La sixième partie, « Enjeux et mutations », aborde les problèmes les plus ardemment discutés lors de la préparation de la loi : le périmètre de l’économie sociale et son évolution, avec la question des entreprises sociales et celle de filiales SA ou SARL des coopératives et parfois des associations. Ces filiales ont des rapports avec leurs mères d’une grande diversité, qui les rattachent de manière plus ou moins lâche avec l’ESS. C’est là un chantier à creuser pour les années ultérieures. La contribution de l’ESS aux transformations contemporaines du système productif et à la transition écologique (économie de proximité, de la circularité et de la fonctionnalité) laisse un peu le lecteur sur sa faim et mériterait d’être développée pour ne pas donner l’impression d’un système de défense du village gaulois contre la mondialisation.
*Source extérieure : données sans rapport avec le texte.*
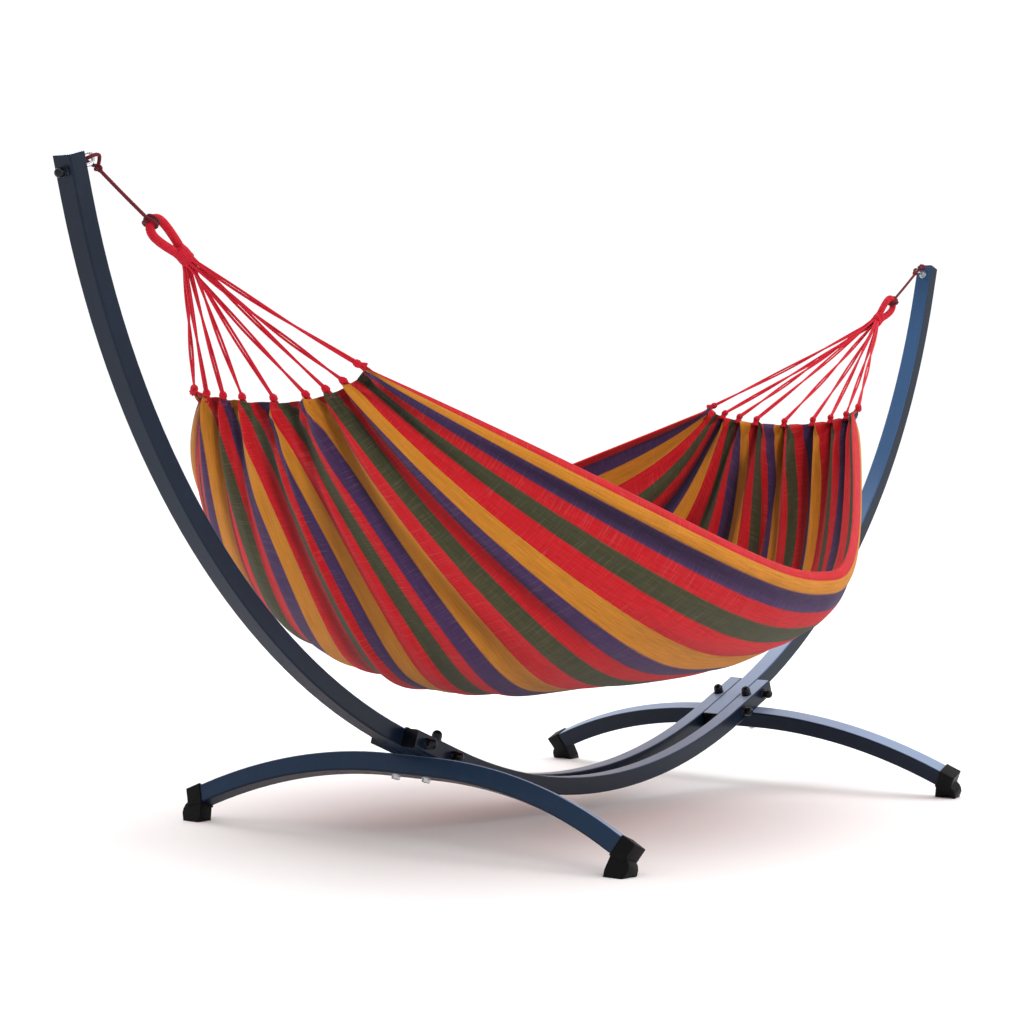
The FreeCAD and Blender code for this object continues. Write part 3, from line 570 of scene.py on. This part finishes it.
def make_hitch(side, end):
    """A helix of 2.1 turns round the wrapped eye, with its two ends drawn in."""
    around, pitch, girth = 20, 0.0072, 0.022
    t = np.linspace(-2.1 * np.pi, 2.1 * np.pi, 170)
    reach = 0.0123 - 0.0022 * np.clip((np.abs(t) - 1.75 * np.pi) / (0.35 * np.pi), 0, 1)
    coil = np.stack([
        EYE_DISTANCE + reach * np.cos(t + np.pi), reach * np.sin(t), t / (2 * np.pi) * pitch], -1)
    line, marks = even_steps(on_pull(end, coil), 0.0012)
    rings = braid_rings(line, marks, around)
    piece = make_piece(f"hitch_on_eye_{side}", rings, closed_tube(rings), maroon_braid,
                       tube_uv(marks, around, girth))
    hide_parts(f"rope_hitch_{side}")
    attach(piece, "hammock")
    return piece


for side, end in ENDS.items():
    print(make_rope_knot(side, end).name, make_hitch(side, end).name)


# %% [markdown]
# ## Wrapped eye and binding
# The eye is a thick bundle of cord wound tightly from end to end, so its surface is a
# close row of ridges. Its radius is a rectified sine of the distance along it. The binding
# holds the eye's legs and the nine cords, and is the same winding round a bigger bundle.

# %% The wrapped eyes
WINDING = 0.0042


def make_eye(side, end):
    """Radius = 7.9 mm + 0.9 mm |sin| of the distance along, a ridge for each turn of cord."""
    around, girth = 26, 0.053
    line, marks = even_steps(spline_line(eye_loop_route(end), 24), 0.00052)
    ridge = np.abs(np.sin(np.pi * marks[:, None] / WINDING + angles(around) / 2))
    rings = tube_along(line, 0.0079 + 0.0009 * ridge, around)
    piece = make_piece(f"wrapped_eye_{side}", rings, closed_tube(rings), wrapped_yarn,
                       tube_uv(marks, around, girth))
    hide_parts(f"eye_loop_{side}")
    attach(piece, "hammock")
    return marks[-1]


# %% The bindings
BINDING_START, BINDING_LENGTH = 0.264, 0.040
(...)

Il faut souligner la très grande lisibilité de l’ensemble de l’ouvrage et la qualité technique des tableaux, des graphiques et, surtout, des cartes – qualité remarquable dans un aussi petit format et dont sont responsables Elisa Braley, Thomas Guérin et Arnaud Matarin, qui ont assuré la direction technique de la publication. On regrette cependant que la dette de l’Atlas à l’égard des données localisées Insee-Clap des Tableaux harmonisés de l’économie sociale, publiés depuis 2008, ne soit évoquée que dans la note méthodologique. Sans ces données remarquables, source sans équivalent dans aucun pays, il n’y aurait pas d’Atlas de l’ESS, même si la valeur ajoutée de l’Observatoire du CNcres est très substantielle. Pour terminer, souhaitons le renouvellement annuel de cette précieuse publication et l’interprétation chronologique de la série temporelle qu’elle constitue progressivement.